Prophets are supposed to be without honor in their homeland. Yet Moscow has just witnessed the extraordinary sight of Alexander Solzhenitsyn — the once-exiled author of the Gulag Archipelago and One Day in the Life of Ivan Denisovich —– receiving what amounts to a state funeral, with Russian Prime Minister Vladimir Putin acting as chief mourner.
So, even in death, Solzhenitsyn will, it seems, remain a force to be reckoned with. But will he be a force in keeping with the liberating vistas of his greatest works?
Sadly, art in Russia is always used to reinforce power. Solzhenitsyn was used in this way twice. The paradox is that, in the Soviet era, his art was used as a force for liberation, because Nikita Khrushchev allowed the publication of One Day in the Life of Ivan Denisovich in order to buttress his anti-Stalin thaw. In today’s supposedly free Russia, however, Solzhenitsyn is idealized for his nationalism and Orthodox messianism, his contempt for the West’s supposed decadence, all messages that Putin’s regime proclaims loudly and daily.
The old Soviet iconography has broken down completely; despite heroic efforts, not even Putin could restore Vladimir Lenin, Josef Stalin, and the old Soviet pantheon. Yet the Kremlin understands that something is needed to replace them as Russia adapts to its new oil-fueled autocracy. Solzhenitsyn, one of the most famous and heroic dissidents of the Soviet era, now seems certain to become a towering figure in the iconography of Putinism.
Throughout his presidency, Putin repeatedly invoked Russia as an ancient, powerful, and divinely ordained state going back a thousand years, a civilization separate from the West, neither Communist nor a Western liberal democracy. That message echoes Solzhenitsyn’s famous commencement address at Harvard in 1978: “Any ancient deeply rooted autonomous culture, especially if it is spread on a wide part of the earth’s surface, constitutes an autonomous world, full of riddles and surprises to Western thinking. For 1,000 years, Russia has belonged to such a category.”
For Solzhenitsyn, a survivor of the gulag system enforced by the KGB, the desire to see Russia as a great nation, its eternal spirit superior to the West’s vulgar materialism, found him in old age supporting ex-KGB man Putin, who once said that there is no such thing as an ex-KGB man and who sees the Soviet Union’s collapse as the greatest geo-political catastrophe of modern times. Despite this, Solzhenitsyn seemed to accept Putin as a “good dictator,” whose silencing of his critics enhances Russia’s soul.

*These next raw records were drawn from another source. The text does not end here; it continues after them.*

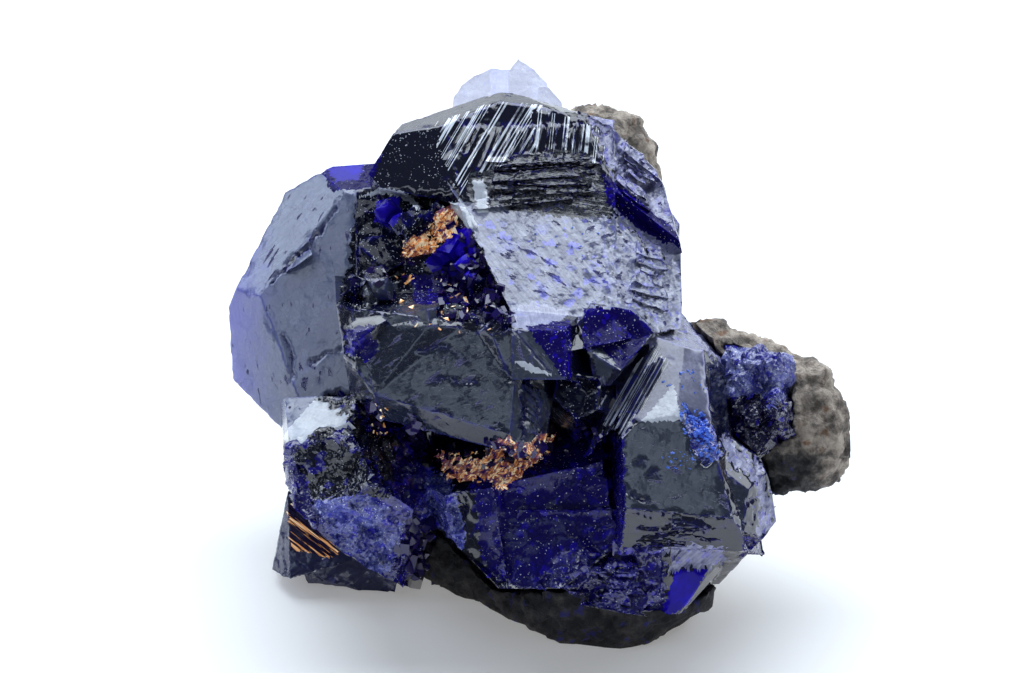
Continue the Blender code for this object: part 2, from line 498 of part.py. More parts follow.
def settled_mesh(piece):
    """The mesh that a piece's modifiers make of it."""
    graph = bpy.context.evaluated_depsgraph_get()
    return bpy.data.meshes.new_from_object(piece.evaluated_get(graph), depsgraph=graph)


def combine(piece, shapes, operation):
    """Adds shapes to a piece, or takes them from it, and uses them up.

    The exact solver can leave an edge with four faces where two small shapes just touch; only then
    is the work done again with the manifold solver.
    """
    tools = bpy.data.collections.new(piece.name + "_tools")
    bpy.context.scene.collection.children.link(tools)
    for number, shape in enumerate(shapes):
        tool = new_piece("%s_tool_%d" % (piece.name, number), shape)
        bpy.context.scene.collection.objects.unlink(tool)
        tools.objects.link(tool)
    boolean = piece.modifiers.new("Combine", "BOOLEAN")
    boolean.operation = operation
    boolean.operand_type = "COLLECTION"
    boolean.collection = tools
    for solver in ("EXACT", "MANIFOLD"):
        boolean.solver = solver
        result = settled_mesh(piece)
        if is_closed(result):
            break
    piece.modifiers.clear()
    piece.data = result
    for tool in list(tools.objects):
        bpy.data.objects.remove(tool, do_unlink=True)
    bpy.data.collections.remove(tools)


def keep_one_body(piece):
    """Keeps the one body that has the most points, and drops crumbs that grew onto nothing."""
    shape = bmesh.new()
    shape.from_mesh(piece.data)
    bmesh.ops.triangulate(shape, faces=shape.faces)
    left = set(shape.verts)
    bodies = []
    while left:
        body = {left.pop()}
        rim = list(body)
        while rim:
            for edge in rim.pop().link_edges:
                for vert in edge.verts:
                    if vert in left:
                        left.discard(vert)
                        body.add(vert)
                        rim.append(vert)
        bodies.append(body)
    bodies.sort(key=len, reverse=True)
    for body in bodies[1:]:
        bmesh.ops.delete(shape, geom=list(body), context="VERTS")
    shape.to_mesh(piece.data)
    shape.free()


def growths(rng):
    """The small crystals, ridges and ledges that are part of the cluster."""
    shapes = []
    for place, size in HOLLOW_CRYSTALS + BARREL_CRYSTALS:
        shapes.append(small_crystal(place, size, any_turn(rng)))
    for number in range(RIM_COUNT):
        place = Vector(RIM_START).lerp(Vector(RIM_END), number / (RIM_COUNT - 1))
        place += Vector((rng.uniform(-0.5, 0.1), rng.uniform(-0.3, 0.3), rng.uniform(-0.9, -0.3)))
        shapes.append(small_crystal(tuple(place), rng.uniform(0.6, 1.0), any_turn(rng)))
    striated = TOP_HEAD["faces"][1]
    shapes += striations(striated, (-4.9, 13.5), (2.4, 13.6), 16, 3.0, 30.0, 4.0, rng)
    shapes += ledges(striated, -4.2, 3.6, 8.5, 11.6, 11, rng, proud=0.20, slope=0.06)
    shapes += ledges(TOP_SHOULDER["faces"][0], 4.3, 7.0, 9.6, 13.0, 9, rng, proud=0.18, slope=-0.70)
    shapes += ledges(TOP_SLOPE["faces"][1], 4.8, 7.7, 2.8, 6.8, 8, rng, proud=0.12, slope=-0.30)
    shapes += ledges(LEFT_GIANT["faces"][1], -16.0, -13.2, 4.9, 7.4, 6, rng, proud=0.14, slope=0.70)
    shapes += striations(RIGHT_CRYSTAL["faces"][1], (6.9, 0.0), (3.9, -2.6), 9, 4.2, 27.0, 27.0, rng, 0.08)
    shapes += ledges(FRONT_BARREL["faces"][2], -1.4, 0.0, -3.9, -1.6, 6, rng, proud=0.16, slope=-0.8)
    shapes += ledges(RIGHT_CRYSTAL["faces"][9], 5.0, 10.6, -11.0, -9.9, 6, rng, proud=0.16, slope=-0.02)
    shapes += ledges(RIGHT_FOOT["faces"][0], 2.0, 6.6, -14.6, -11.8, 9, rng, proud=0.20, slope=-0.12)
    shapes += ledges(FRONT_BARREL["faces"][0], -9.6, -3.4, -1.0, 1.0, 5, rng, proud=0.08, slope=-0.24)
    return shapes


def make_cluster(material, rng):
    cluster = new_piece("azurite_cluster", crystal(**TOP_HEAD))
    whole = [TOP_SLOPE, LEFT_GIANT, FRONT_BARREL, BARREL_BLOCK, DARK_WEDGE, RIGHT_CRYSTAL, RIGHT_FLANK,
             HOLLOW_FLOOR]
    shapes = [crystal(**form) for form in whole]
    shapes.append(broken(TOP_SHOULDER, (0,), rng))
    shapes.append(broken(BLUE_BLOCK, (0,), rng))
    shapes.append(broken(LOWER_LEFT, (1, 4, 7), rng))
    shapes.append(broken(CENTRE_FOOT, (0, 1), rng))
    shapes.append(broken(RIGHT_FOOT, (0,), rng))
    combine(cluster, shapes, "UNION")
    combine(cluster, growths(rng), "UNION")
    keep_one_body(cluster)
    dress(cluster, material)
    return cluster


def swollen_cluster():
    """The cluster's big crystals, each a seam larger all round."""
    return [crystal(**form, swell=SEAM) for form in CLUSTER + [HOLLOW_FLOOR]]


def make_rear_crystals(material, rng):
    piece = new_piece("rear_crystals", crystal(**GOLD_LEFT))
    extra = [small_crystal((-13.0, -12.6, -4.6), 0.9, any_turn(rng)),
             small_crystal((-9.9, -12.0, -4.8), 1.0, any_turn(rng))]
    combine(piece, [crystal(**LILAC_LEFT)] + extra, "UNION")
    combine(piece, swollen_cluster(), "DIFFERENCE")
    keep_one_body(piece)
    dress(piece, material)
    return piece


def blade(outline, near, lean):
    """A flat upright crystal: its front leans by so much across and up for each millimetre."""
    left, top = min(point[0] for point in outline), max(point[1] for point in outline)
    corners = ((left, top, near), (left + 1.0, top, near + lean[0]), (left, top - 1.0, near - lean[1]))
    return slab(outline, corners, [0.0] * len(outline), BLADE_THICKNESS)


def make_back_blades(material):
    blades = [blade(*row) for row in BLADES]
    piece = new_piece("back_blades", blades[0])
    root = small_crystal((-2.0, 12.4, -11.6), 2.6, Matrix.Rotation(math.radians(90.0), 3, "Y"))
    combine(piece, blades[1:] + [root], "UNION")
    combine(piece, swollen_cluster(), "DIFFERENCE")
    keep_one_body(piece)
    dress(piece, material)
    return piece


def make_right_crystals(material, rng):
    piece = new_piece("right_crystals", crystal(**RIGHT_CRUST))
    grown = []
    for number in range(RIGHT_CRUST_COUNT):
        place = (rng.uniform(11.2, 13.9), rng.uniform(-4.9, -0.8), rng.uniform(1.7, 2.6))
        grown.append(small_crystal(place, rng.uniform(0.65, 1.15), any_turn(rng)))
    combine(piece, grown, "UNION")
    combine(piece, swollen_cluster(), "DIFFERENCE")
    keep_one_body(piece)
    dress(piece, material)
    return piece


def grown(piece):
    """The hull of a small group of crystals, a seam larger all round."""
    shape = bmesh.new()
    for vert in piece.data.vertices:
        shape.verts.new(vert.co)
    middle = sum((vert.co for vert in shape.verts), Vector()) / len(shape.verts)
    bmesh.ops.convex_hull(shape, input=shape.verts)
    spare = [vert for vert in shape.verts if not vert.link_faces]
    bmesh.ops.delete(shape, geom=spare, context="VERTS")
    for vert in shape.verts:
        vert.co += (vert.co - middle).normalized() * SEAM * 1.6
    return shape


# The rock's lumps: the middle and the radii of each, along the leaning frame.
LUMPS = [
    ((-1.0, 4.5, -11.0), (7.6, 8.0, 4.0)),       # behind the crystals
    ((1.5, -1.5, -8.5), (7.6, 7.5, 5.5)),
    ((-3.4, -6.0, -5.5), (8.4, 5.8, 5.5)),       # under the left crystals
    ((5.0, -6.0, -3.5), (7.6, 7.0, 5.0)),        # under the right crystals
    ((4.2, -12.8, -0.8), (6.2, 4.3, 3.5)),       # lower front
    ((10.0, -1.6, -2.6), (3.4, 3.5, 3.4)),       # right lobe
    ((12.6, -3.6, -2.4), (4.0, 4.4, 3.6)),
    ((15.0, -4.3, -1.2), (3.5, 4.2, 3.4)),
    ((16.6, -4.4, -0.6), (1.9, 2.9, 2.4)),
    ((3.2, 13.2, -10.6), (2.5, 2.2, 2.2)),       # knobs at the top right
    ((5.0, 11.8, -10.2), (2.2, 2.4, 2.4)),
    ((3.2, 9.0, -11.0), (3.8, 4.0, 3.4)),
]
FOOT_LUMPS = [                                   # the broken-off foot: middle over the flat, and radii
    ((3.7, -1.4, 1.6), (6.4, 8.0, 5.0)),
    ((-1.0, 2.2, 1.6), (7.4, 6.6, 4.6)),
]


def make_rock(material, neighbours):
    shape = bmesh.new()
    turn = Matrix.Rotation(-LEAN, 3, "X")
    squash = [Matrix.LocRotScale(at(*middle), turn, Vector((radii[0], radii[2], radii[1])) * MM)
              for middle, radii in LUMPS]
    under = Vector((MIDDLE.x, MIDDLE.y, 0.0))
    squash += [Matrix.LocRotScale(under + Vector(middle) * MM, None, Vector(radii) * MM)
               for middle, radii in FOOT_LUMPS]
    for matrix in squash:
        bmesh.ops.create_icosphere(shape, subdivisions=3, radius=1.0, matrix=matrix)
    rock = new_piece("matrix", shape)
    remesh = rock.modifiers.new("One skin", "REMESH")
    remesh.mode = "VOXEL"
    remesh.voxel_size = ROCK_GRAIN
    rock.data = settled_mesh(rock)
    rock.modifiers.clear()
    for vert in rock.data.vertices:
        place = vert.co / (3.4 * MM)
        lump = noise.noise(place) + 0.5 * noise.noise(place * 2.3) + 0.35 * abs(noise.noise(place * 4.1))
        vert.co += vert.normal * lump * ROCK_RELIEF
    ground = bmesh.new()
    bmesh.ops.create_cube(ground, size=BLOCK)
    bmesh.ops.translate(ground, verts=ground.verts, vec=Vector((0.0, 0.0, -BLOCK / 2)))
    combine(rock, [ground] + swollen_cluster() + [grown(piece) for piece in neighbours], "DIFFERENCE")
    keep_one_body(rock)
    dress(rock, material)


def main():
    clear_scene()
    azurite = finish("azurite", (0.02, 0.03, 0.30), 0.12)
    stone = finish("rock", (0.16, 0.13, 0.10), 0.85)
    rng = random.Random(11)
    make_cluster(azurite, rng)
    rear = make_rear_crystals(azurite, rng)
    blades = make_back_blades(azurite)
    right = make_right_crystals(azurite, rng)
    make_rock(stone, [rear, blades, right])


main()
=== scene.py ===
"""An azurite specimen: glossy deep blue crystals grown on a lump of brown-grey rock, on a pale floor."""
import math
import random

import bmesh
import bpy
from mathutils import Matrix, Vector, noise
from mathutils.bvhtree import BVHTree


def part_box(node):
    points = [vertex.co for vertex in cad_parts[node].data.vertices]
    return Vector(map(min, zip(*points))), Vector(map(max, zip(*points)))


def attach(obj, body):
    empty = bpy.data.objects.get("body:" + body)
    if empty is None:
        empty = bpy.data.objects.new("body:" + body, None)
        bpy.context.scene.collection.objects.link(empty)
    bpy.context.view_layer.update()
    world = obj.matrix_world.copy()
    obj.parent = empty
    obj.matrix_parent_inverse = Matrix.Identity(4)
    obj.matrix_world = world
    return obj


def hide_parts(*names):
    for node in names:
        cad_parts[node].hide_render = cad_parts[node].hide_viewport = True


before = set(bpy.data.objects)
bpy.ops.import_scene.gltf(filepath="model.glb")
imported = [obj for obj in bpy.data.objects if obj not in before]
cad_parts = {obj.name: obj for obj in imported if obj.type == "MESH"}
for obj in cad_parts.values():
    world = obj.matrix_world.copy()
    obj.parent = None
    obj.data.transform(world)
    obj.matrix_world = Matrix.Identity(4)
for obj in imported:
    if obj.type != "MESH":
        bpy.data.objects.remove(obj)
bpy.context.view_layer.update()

# ---- Camera, floor and studio light ----------------------------------------------------------
# A long lens looks squarely at the crystals' front, which leans back. The floor is a plain pale
# board, a big soft box hangs just behind the specimen, and the room in front of it is dim.
MM = 0.001
LEAN = math.radians(28.0)
MIDDLE = Vector((0.32, -3.10, 15.0)) * MM


def spot(across, rise, near):
    """The place in metres of a point given in millimetres from the middle of the leaning front:
    across to the right, rise up the front and near, out of it."""
    back = rise * math.sin(LEAN) - near * math.cos(LEAN)
    height = rise * math.cos(LEAN) + near * math.sin(LEAN)
    return Vector((across, back, height)) * MM + MIDDLE


NEAR = (spot(0.0, 0.0, 1.0) - spot(0.0, 0.0, 0.0)).normalized()
AIM = spot(-1.77, 1.03, 0.0)
CAMERA_DISTANCE = 0.3356
bpy.ops.object.camera_add(location=AIM + NEAR * CAMERA_DISTANCE,
                          rotation=(math.pi / 2 - LEAN, 0.0, 0.0))
camera = bpy.context.object
camera.name = "camera"
camera.data.lens = 200.0
camera.data.sensor_width = 36.0
camera.data.clip_start = 0.01
camera.data.clip_end = 10.0
bpy.context.scene.camera = camera
bpy.context.scene.view_settings.view_transform = "Standard"

FLOOR_SIZE = 6.0
bpy.ops.mesh.primitive_plane_add(size=FLOOR_SIZE, location=(0.0, 0.0, 0.0))
floor = bpy.context.object
floor.name = "floor"
floor_paint = bpy.data.materials.new("pale board")
floor_paint.use_nodes = True
board = {"Base Color": (0.80, 0.81, 0.82, 1.0), "Roughness": 0.9, "Specular IOR Level": 0.1,
         "Emission Color": (1.0, 0.99, 0.97, 1.0), "Emission Strength": 0.25}
for name, value in board.items():
    floor_paint.node_tree.nodes["Principled BSDF"].inputs[name].default_value = value
floor.data.materials.append(floor_paint)

world = bpy.data.worlds.new("dim room")
world.use_nodes = True
room_light = world.node_tree.nodes["Background"]
room_light.inputs["Color"].default_value = (0.80, 0.88, 1.0, 1.0)
room_light.inputs["Strength"].default_value = 0.10
bpy.context.scene.world = world

HALF_HEIGHT = 0.014       # the height that the lights face, metres


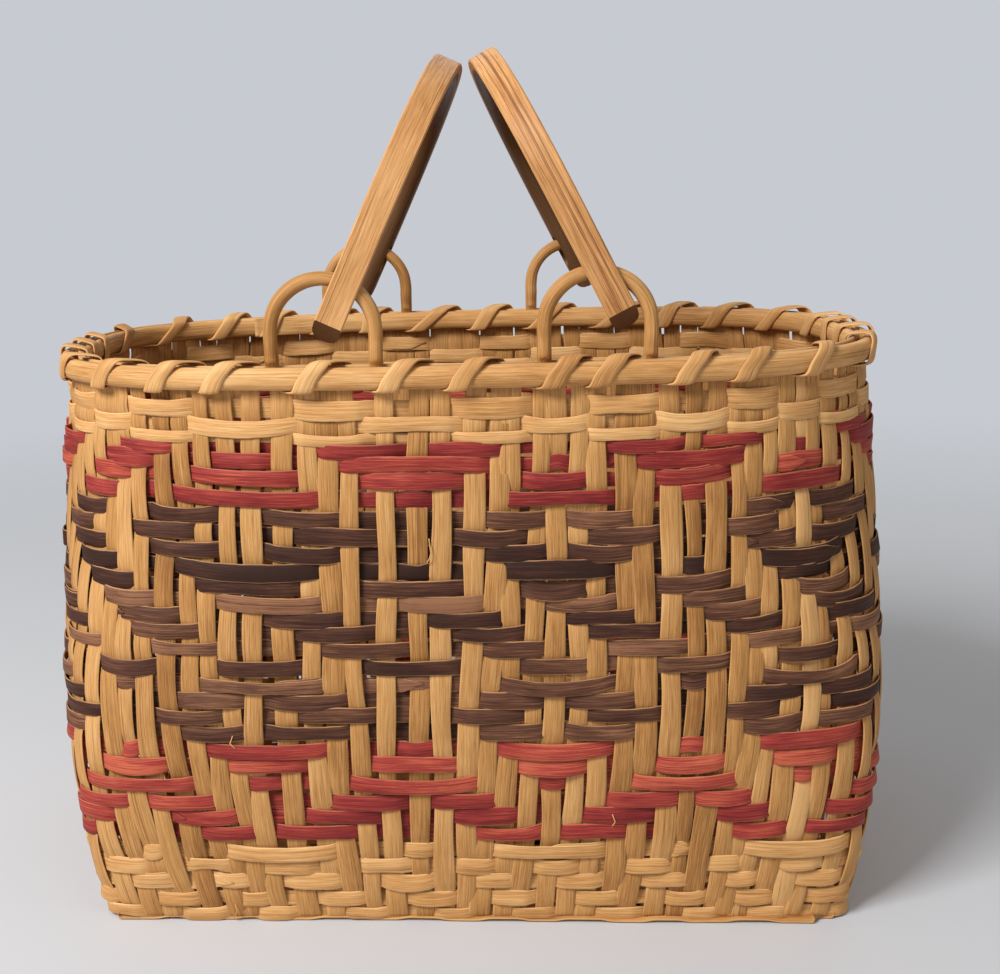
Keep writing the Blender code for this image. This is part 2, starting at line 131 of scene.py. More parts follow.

It is a sad testament to Russia’s current mindset that it is Solzhenitsyn the anti-modernist crank who is being remembered, not Solzhenitsyn the towering foe of Soviet barbarism and mendacity. Today, his writing is seen as buttressing the state, not individual freedom. Works such as The Red Wheel series of novels, a tedious account of the end of Imperial Russia and the creation of the USSR, or his last book, written in 2001, entitled Two Hundred Years Together on the history of Russian-Jewish coexistence, seem backward, preachy, conservative, unenlightened, at times even anti-Semitic, and smack of Solzhenitsyn’s own grim authoritarianism.
Both Putin and Khrushchev sought to use Solzhenitsyn for their own purposes. Putin vowed to revive the moral fiber of the Russians, their glory and international respect. To achieve this, he sought to restore culture to a position of primacy in Russia, and to put media in its subservient place. Putin held up Solzhenitsyn as a model for those who stand for the ideal of Great Russia — “an example of genuine devotion and selfless serving of the people, fatherland, and the ideals of freedom, justice and humanism.”